## GIVEN TASK
Below is the data. Give it again, complete and exact.

## STORED DATA
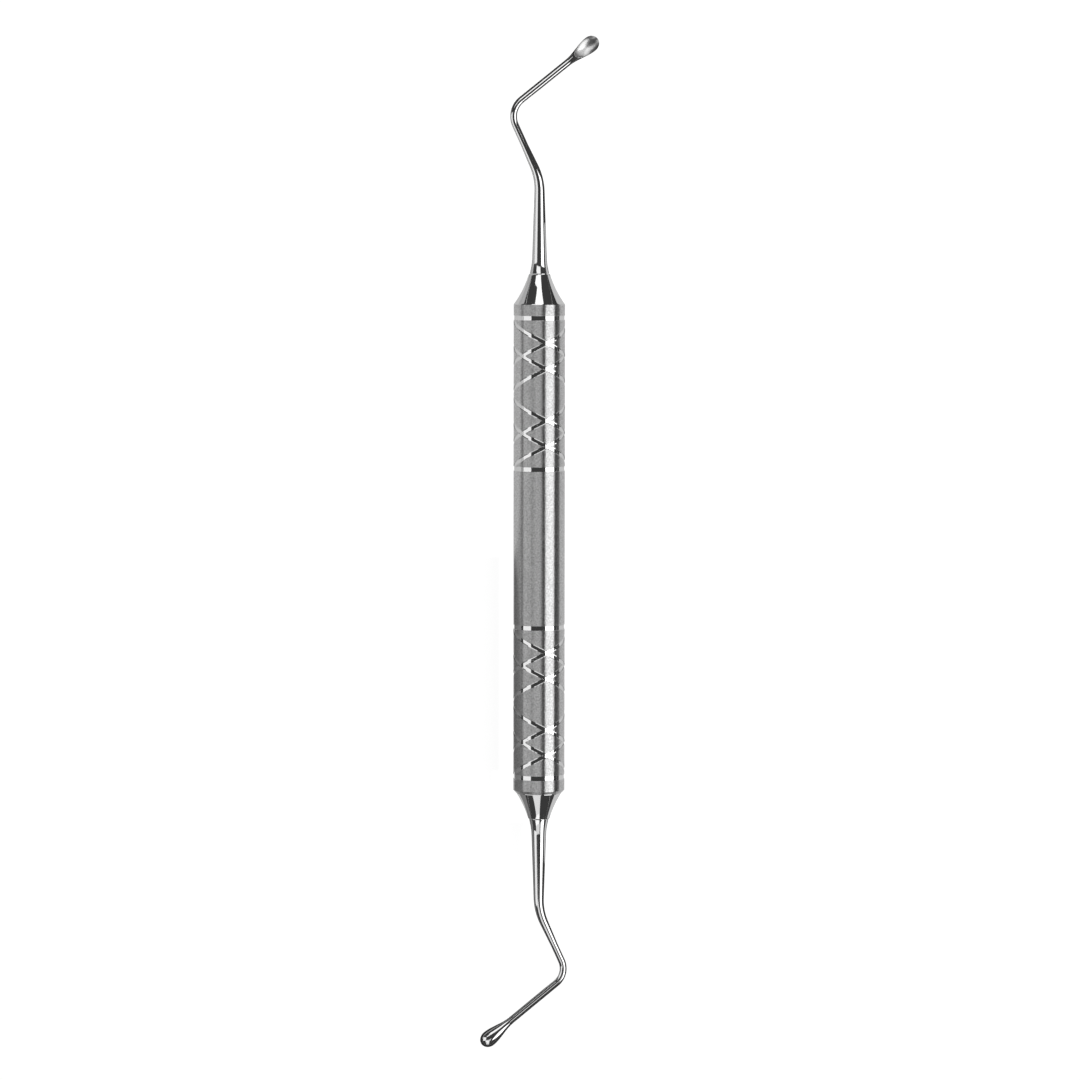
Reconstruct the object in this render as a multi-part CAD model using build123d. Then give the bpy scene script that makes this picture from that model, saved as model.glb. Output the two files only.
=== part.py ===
# Double-ended bone curette: a round hollow handle with satin steel between polished grooves,
# a polished cone pressed into each end of it, and in each cone a working end. A working end is
# one forged and bent piece: tang, tapered shank and a hollow-ground spoon.
# Millimetres. The curette lies on its handle: the handle's axis is along Y, the bends lie flat
# in the XY plane, and +Z is up. The origin is on the resting surface, below mid-handle.
import os
from math import atan, cos, pi, radians, sin, tan

from build123d import *

# Handle tube. Its ends stand at these distances from mid-handle.
HANDLE_DIAMETER = 9.0
TUBE_BORE = 7.2
UPPER_TUBE_END = 42.6
LOWER_TUBE_END = 43.25
LOWER_TUBE_CHAMFER = 0.52

# Polished grooves: four rings, and between each pair a panel of crossing helical bands.
RING_WIDTH = 0.80
RING_DEPTH = 0.10
PANEL_LENGTH = 26.4
UPPER_PANEL_TOP = 40.25
LOWER_PANEL_TOP = -13.95
BAND_PITCH = 13.5
BAND_STARTS = 2
BAND_START_SPACING = BAND_PITCH / 3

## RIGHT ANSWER
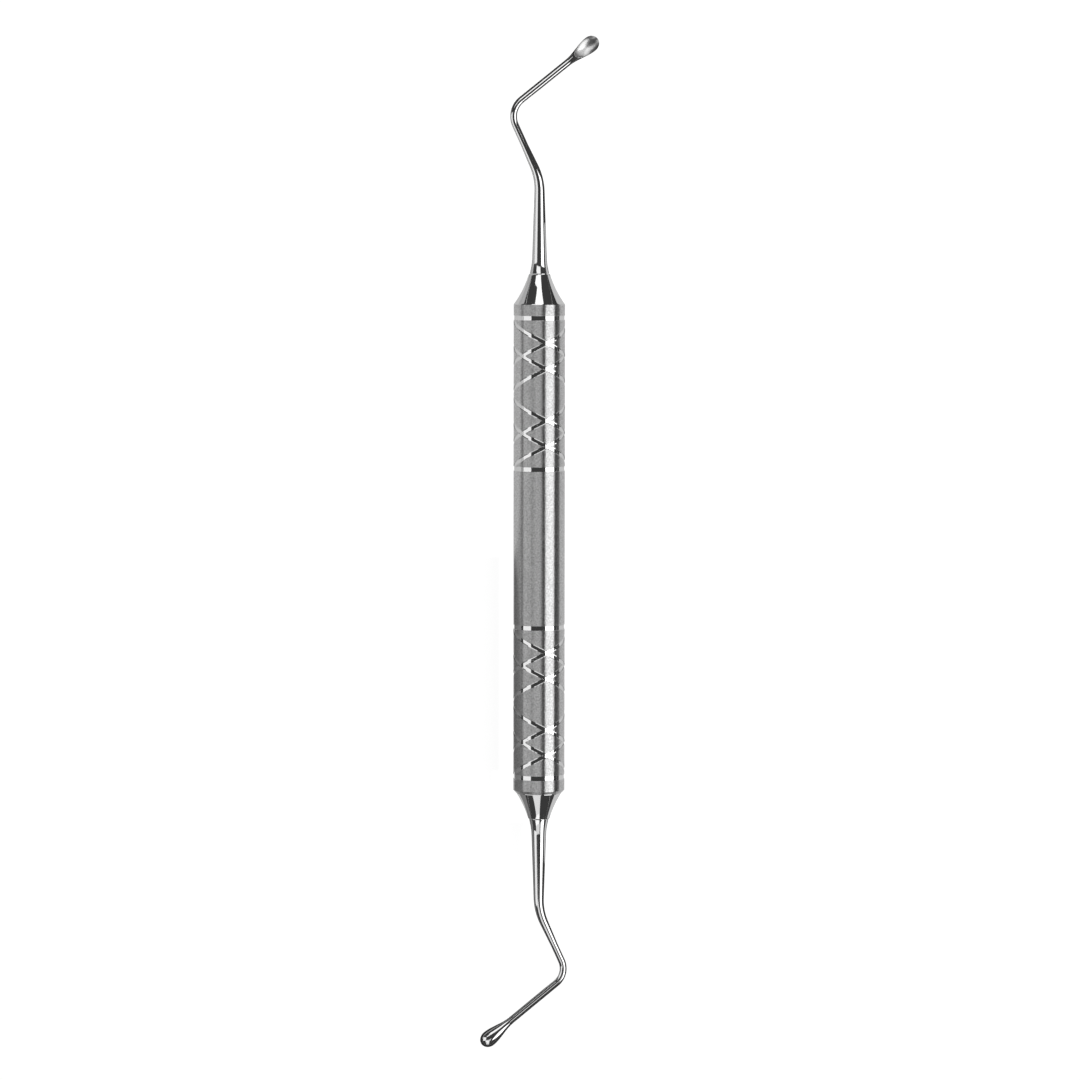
Reconstruct the object in this render as a multi-part CAD model using build123d. Then give the bpy scene script that makes this picture from that model, saved as model.glb. Output the two files only.
=== part.py ===
# Double-ended bone curette: a round hollow handle with satin steel between polished grooves,
# a polished cone pressed into each end of it, and in each cone a working end. A working end is
# one forged and bent piece: tang, tapered shank and a hollow-ground spoon.
# Millimetres. The curette lies on its handle: the handle's axis is along Y, the bends lie flat
# in the XY plane, and +Z is up. The origin is on the resting surface, below mid-handle.
import os
from math import atan, cos, pi, radians, sin, tan

from build123d import *

# Handle tube. Its ends stand at these distances from mid-handle.
HANDLE_DIAMETER = 9.0
TUBE_BORE = 7.2
UPPER_TUBE_END = 42.6
LOWER_TUBE_END = 43.25
LOWER_TUBE_CHAMFER = 0.52

# Polished grooves: four rings, and between each pair a panel of crossing helical bands.
RING_WIDTH = 0.80
RING_DEPTH = 0.10
PANEL_LENGTH = 26.4
UPPER_PANEL_TOP = 40.25
LOWER_PANEL_TOP = -13.95
BAND_PITCH = 13.5
BAND_STARTS = 2
BAND_START_SPACING = BAND_PITCH / 3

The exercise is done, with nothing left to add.